A man walks past policemen in riot gear ahead of elections in Dhaka, Bangladesh, on January 5, 2024.
A man walks past policemen in riot gear ahead of elections in Dhaka, Bangladesh, on January 5, 2024. The country goes to the polls on January 7. (Photo: Reuters/Adnan Abidi)

CPJ urges Bangladesh authorities, political parties to ensure media freedom ahead of election

New York, January 5, 2024 —The Committee to Protect Journalists calls on Bangladesh authorities and all political parties to respect the right of journalists to report freely and safely ahead of Sunday’s upcoming national election.

CPJ has documented a number of attacks on journalists in the run-up to the January 7 polls, and on Thursday joined its partners in the #KeepItOn coalition in calling on authorities to ensure unfettered access to the internet throughout the election.

Separately, CPJ is investigating reports that foreign journalists were denied access to Bangladesh to cover the polls.

“Bangladesh authorities must conduct swift and impartial investigations into all recent attacks on journalists in the lead-up to the national election and hold the perpetrators accountable,” said Beh Lih Yi, CPJ’s Asia program coordinator, on Friday. “Our access to information depends on the ability of journalists to cover the polls independently and without fear of reprisal at this critical juncture.”

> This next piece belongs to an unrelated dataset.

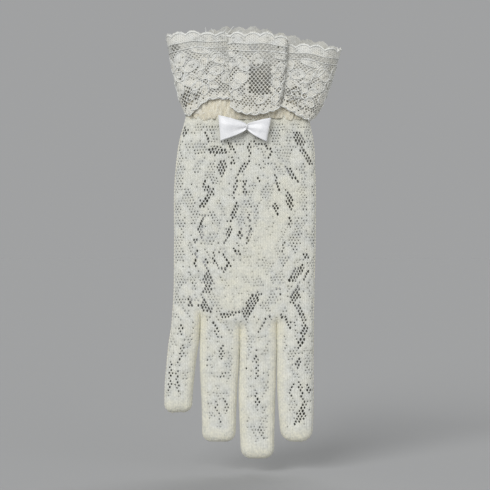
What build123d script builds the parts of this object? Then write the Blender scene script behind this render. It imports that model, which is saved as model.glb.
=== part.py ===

Prime Minister Sheikh Hasina, who has been in power since 2009, is Bangladesh’s longest-serving leader and is seeking a fourth term in the polls. The main opposition Bangladesh Nationalist Party (BNP) has announced a boycott of the vote and the government has deployed troops nationwide, amid fears of violence. At least 27 journalists covering political rallies in Bangladesh’s capital, Dhaka, in October were attacked by supporters of the BNP and the ruling Awami League and police.

On December 10, Amir Hamja and Niranjan Goswami, district correspondents for the privately owned broadcasters Desh TV and mytv, respectively, were covering an opposition protest in the Shaistanagar sub-district of northeast Habiganj district when they were hit by metal splinter bullets fired by police to disperse protesters, according to news reports and the journalists, who spoke with CPJ by phone.

Goswami said he was hit by around 30 splinters and was having trouble with his vision after a doctor determined it was too risky to remove one from his right eye. Hamja said he would undergo surgery to remove a splinter from his left eyebrow.

Separately, on November 30, Awami League parliamentary candidate Mostafizur Rahman and around 15 to 20 of his supporters assaulted Rakib Uddin, a correspondent with the privately-owned broadcaster Independent Television in the southeastern city of Chittagong, according to news reports and the journalist, who spoke with CPJ by phone.

Uddin told CPJ that Rahman punched him in the face and, with his supporters, kicked him, after the journalist questioned him about a potential violation of Bangladesh’s electoral code of conduct at a local government office. He said unidentified men that he believed to be Rahman’s supporters had followed him since the attack.

CPJ’s text messages to Rahman, Habiganj Police Superintendent Md Akhter Hossain, and Krishna Pada Roy, commissioner of the Chittagong Metropolitan Police, did not receive any replies.

Editor’s note: The sixth paragraph has been updated to reflect the correct location of the opposition protest.